As catalysts for change go, little babies and small children are–like a jumbo bag of Cheetos–dangerously cheesy. (See for reference: Little Miss Marker, Three Godfathers, Curly Sue, Three Men and a Baby, Kolya, A Simple Twist of Fate, Central Station, Gloria, Big Daddy, Jersey Girl, Bad Santa, Tokyo Godfathers.) There's nothing like a smiling infant to melt the heart of the meanest miser or the most callous criminal. Over the course of the film, Tsotsi uses newspapers for diapers, dances to Kwaito music to calm the baby and kidnaps a nursing mother at gunpoint for food. Awww. Isn't that cute?

Fortunately–or unfortunately–the baby at the heart of Tsotsi doesn't have such an immediate effect on our protagonist. Tsotsi continues to wander around acting thuggishly for several days while struggling with the thorny moral question of whether or not to return the baby to his rightful parents.

On the scale of Thorny Moral Questions, “Should I return the baby?” ranks right up there with “Should I stop poking myself in the eye with this stick?” Are we to consider our non-hero redeemed by film's end simply because he makes minor moves to redress the major crime he has committed? Frankly, it's a little confusing.
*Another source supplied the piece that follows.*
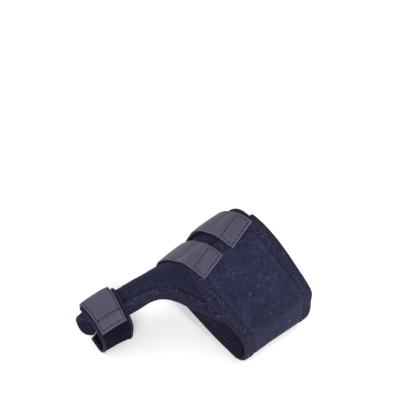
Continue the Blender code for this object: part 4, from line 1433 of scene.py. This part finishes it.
@once
def loop_knit():
    """Thin stretch knit, near-black navy: fine ribs along the foot and matt."""
    made, tree, shader, place = finish_tree("loop_knit")
    out = pile(tree, place)
    base = colour("knit")
    tone = mottled(tree, out["Blotch"], base, 0.8, 1.3)
    tone = mixed(tree, ramp(tree, out["Fine"], 0.56, 0.74, 0.0, 0.4), tone, scaled(base, 3.0))
    set_inputs(tree, shader, tone, Roughness=0.95, Specular_IOR_Level=0.05)
    bump(tree, shader, reckon(tree, "MULTIPLY_ADD", out["Fine"], 0.6, ribs(tree, 0.0009)), 0.5, 0.0003)
    return made


@once
def thread():
    """Dark twisted sewing thread."""
    made, tree, shader, place = finish_tree("thread")
    twist = noise(tree, place, 0.0004, 2.0)
    base = colour("thread")
    tone = mixed(tree, ramp(tree, twist, 0.4, 0.65), base, scaled(base, 2.6))
    set_inputs(tree, shader, tone, Roughness=0.8, Specular_IOR_Level=0.2)
    bump(tree, shader, twist, 0.4, 0.0002)
    return made


@once
def floor_finish():
    """Plain pale floor."""
    made, tree, shader, place = finish_tree("floor")
    base = colour("floor")
    tone = mixed(tree, noise(tree, place, 0.5, 2.0), base, scaled(base, 0.985))
    set_inputs(tree, shader, tone, Roughness=0.85, Specular_IOR_Level=0.2)
    return made


class SplintColours(bpy.types.PropertyGroup):
    """Colours of the splint's cloths, in linear light."""

    __annotations__ = {
        name: bpy.props.FloatVectorProperty(name=label, description=words, default=default, size=3, min=0.0,
                                            max=1.0, subtype="COLOR")
        for name, (label, words, default) in COLOURS.items()
    }


class SplintSizes(bpy.types.PropertyGroup):
    """Sizes of the splint's finish."""

    stitch_pitch: bpy.props.FloatProperty(
        name="Stitch pitch", description="Distance from stitch to stitch on the panel's tapes",
        default=STITCH_PITCH, min=0.001, unit="LENGTH")
    thread_radius: bpy.props.FloatProperty(
        name="Thread radius", description="Radius of the sewing thread on the panel's tapes",
        default=THREAD_RADIUS, min=0.0001, unit="LENGTH")
    camera_distance: bpy.props.FloatProperty(
        name="Camera distance", description="Distance from the camera to the point it is aimed at",
        default=CAMERA_DISTANCE, min=0.1, unit="LENGTH")


class PieceOperator:
    """Base of the operators: runs build and reports it done."""

    bl_options = {"REGISTER", "UNDO"}

    def execute(self, context):
        self.build()
        return {"FINISHED"}


class SPLINT_OT_panel(PieceOperator, bpy.types.Operator):
    """Makes the wrap's panel with its arm"""

    bl_idname = "splint.panel"
    bl_label = "Panel"

    def build(self):
        build_panel()


def evened_shares():
    """Shares round the band whose points on its rear edge lie EDGE_STEP apart."""
    fine = np.linspace(0.0, 1.0, 2000)
    along = band_edges(fine)[0]
    length = walked(form_point(along, band_girth(fine, along)))
    return np.interp(np.linspace(0.0, length[-1], int(length[-1] / EDGE_STEP)), length, fine)


class SPLINT_OT_bindings(PieceOperator, bpy.types.Operator):
    """Makes the folded tapes round the panel and their stitches"""

    bl_idname = "splint.bindings"
    bl_label = "Bindings"

    def build(self):
        round_band, across = evened_shares(), np.linspace(0.125, 0.875, 60)
        tapes = (
            ("front_binding", front_spot, len(FRONT_EDGE), FRONT_TAPE_CUT),
            ("rear_binding", lambda i, inset: rear_spot(round_band[i], inset), len(round_band), REAR_TAPE_CUT),
            ("end_binding", lambda i, inset: end_spot(across[i], inset), len(across), END_TAPE_CUT),
        )
        for node, spot, steps, cut in tapes:
            build_tape(node, spot, steps, TAPE_WIDTH, half_thickness, TAPE_THICKNESS, cut)
        for side, label in ((1.0, "outer"), (-1.0, "inner")):
            tape_stitches("front_binding_stitches_" + label, front_spot, np.arange(len(FRONT_EDGE)), 41, side)
            tape_stitches("rear_binding_stitches_" + label, rear_spot, np.linspace(0.0, 1.0, 900), 42, side)
        tape_stitches("end_binding_stitches", end_spot, np.linspace(0.13, 0.87, 80), 43)


class SPLINT_OT_straps(PieceOperator, bpy.types.Operator):
    """Makes the two instep straps"""

    bl_idname = "splint.straps"
    bl_label = "Instep straps"

    def build(self):
        for seed, (name, seat) in enumerate(STRAP_SEATS.items()):
            build_strap(name, seat, seed + 11)


class SPLINT_OT_toe(PieceOperator, bpy.types.Operator):
    """Makes the toe loop with its tapes, and the toe strap"""

    bl_idname = "splint.toe"
    bl_label = "Toe loop and strap"

    def build(self):
        loop = build_toe_loop()
        tapes = []
        for side, name in enumerate(("toe_loop_rear_binding", "toe_loop_front_binding")):
            tapes += build_loop_tape(name, side, 51 + side)
        build_toe_strap()


class SPLINT_OT_stage(PieceOperator, bpy.types.Operator):
    """Makes the floor, the lights and the camera"""

    bl_idname = "splint.stage"
    bl_label = "Floor, lights and camera"

    def build(self):
        build_stage()


def placed(name, data, place, direction=None):
    """An object of the scene at a place, looking along a direction."""
    made = bpy.data.objects.new(name, data)
    made.location = place
    if direction is not None:
        made.rotation_euler = direction.to_track_quat("-Z", "Y").to_euler()
    bpy.context.scene.collection.objects.link(made)
    return made


def build_stage():
    """Floor, world, three soft lights and the camera at the photograph's angle."""
    scene = bpy.context.scene
    mesh = bpy.data.meshes.new("floor")
    corners = [(x * FLOOR_REACH, y * FLOOR_REACH, 0.0) for x, y in ((-1, -1), (1, -1), (1, 1), (-1, 1))]
    mesh.from_pydata(corners, [], [(0, 1, 2, 3)])
    mesh.materials.append(floor_finish())
    placed("floor", mesh, (0.0, 0.0, FLOOR_HEIGHT))
    world = bpy.data.worlds.new("studio")
    world.use_nodes = True
    sky = world.node_tree.nodes["Background"]
    sky.inputs["Color"].default_value = (1.0, 1.0, 1.0, 1.0)
    sky.inputs["Strength"].default_value = WORLD_STRENGTH
    scene.world = world
    scene.view_settings.view_transform = "Standard"
    for lamp in LAMPS:
        light = bpy.data.lights.new(lamp.name, "AREA")
        light.size, light.energy, light.color = lamp.size, lamp.watts, lamp.tint
        placed(lamp.name, light, lamp.place, Vector(LAMP_AIM) - Vector(lamp.place))
    turn, rise = math.radians(CAMERA_TURN), math.radians(CAMERA_RISE)
    back = Vector((math.sin(turn) * math.cos(rise), -math.cos(turn) * math.cos(rise), math.sin(rise)))
    lens = bpy.data.cameras.new("camera")
    lens.sensor_width = SENSOR_WIDTH
    lens.lens = CAMERA_FOCAL_PIXELS / IMAGE_PIXELS * SENSOR_WIDTH
    lens.clip_start = 0.01
    place = Vector(CAMERA_AIM) + Vector(FOOT_ORIGIN) + back * scene.splint_sizes.camera_distance
    scene.camera = placed("camera", lens, place, -back)


OPERATORS = [SPLINT_OT_panel, SPLINT_OT_bindings, SPLINT_OT_straps, SPLINT_OT_toe, SPLINT_OT_stage]


class SPLINT_PT_sidebar(bpy.types.Panel):
    """Lists the splint's settings and the operators that build it"""

    bl_idname = "SPLINT_PT_sidebar"
    bl_label = "Bunion corrector"
    bl_space_type = "VIEW_3D"
    bl_region_type = "UI"
    bl_category = "Splint"

    def draw(self, context):
        for settings in (context.scene.splint_sizes, context.scene.splint_colours):
            for name in settings.bl_rna.properties.keys():
                if name not in ("rna_type", "name"):
                    self.layout.prop(settings, name)
        for operator in OPERATORS:
            self.layout.operator(operator.bl_idname)


CLASSES = [SplintColours, SplintSizes, *OPERATORS, SPLINT_PT_sidebar]


def register():
    for kind in CLASSES:
        bpy.utils.register_class(kind)
    bpy.types.Scene.splint_colours = bpy.props.PointerProperty(type=SplintColours)
    bpy.types.Scene.splint_sizes = bpy.props.PointerProperty(type=SplintSizes)


def unregister():
    del bpy.types.Scene.splint_sizes
    del bpy.types.Scene.splint_colours
    for kind in reversed(CLASSES):
        bpy.utils.unregister_class(kind)


def main():
    register()
    for operator in OPERATORS:
        family, name = operator.bl_idname.split(".")
        getattr(getattr(bpy.ops, family), name)()


if __name__ == "__main__":
    main()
The film unfolds like an idealistic fairy tale, with Tsotsi at the center of a crisis of conscience. We see, in flashbacks, his troubled, abusive, impoverished childhood. This is, I suppose, intended to elicit some sort of sympathy for the guy. But the background only serves to make him exactly like every other member of his poverty-stricken ghetto, several of whom elect not to shoot mothers and kidnap their babies for a living.

Tsotsi is based on the novel by six-time Tony Award-nominated playwright Athol Fugard, who has produced more subtle work on stage. Writer/director Gavin Hood (A Reasonable Man) can't quite figure out how to lift the story above the level of heavy-handed morality play, but he at least keeps things consistent. Actor Presley Chweneyagae puts in a good effort as our main character. With little dialogue, we must rely on the actor's face to express his character's inevitable return to humanity. Chweneyagae is a first-time actor, but he handles the assignment well. His character's emotional growth may be predetermined, but it is sincerely expressed.

The cinematography is, perhaps, the most interesting part of the film, making the entire thing look painfully sunburned. The film's color palate is roasted to a golden brown, with the edges of the film blackened to a pseudo-noir degree. It feels gritty, but it ends up being a faux grit. There's never any doubt that this film will end in grateful smiles and damp hankies.

Some viewers have noted a tonal similarity between this and the Brazilian kiddy gangster saga City of God. (Which, in 2002, wasn't even deemed good enough to be nominated for Best Foreign Film. It went on to garner several nominations, including Best Director in 2003.) Unfortunately, it's a poor comparison. Tsotsi doesn't come close to touching that film's visual and emotional grandeur. To be fair, though, Tsotsi isn't trying to. This is a tighter, more predictable, much more conventional melodrama that will undoubtedly lift the hearts of people whose internal organs are already sufficiently buoyant.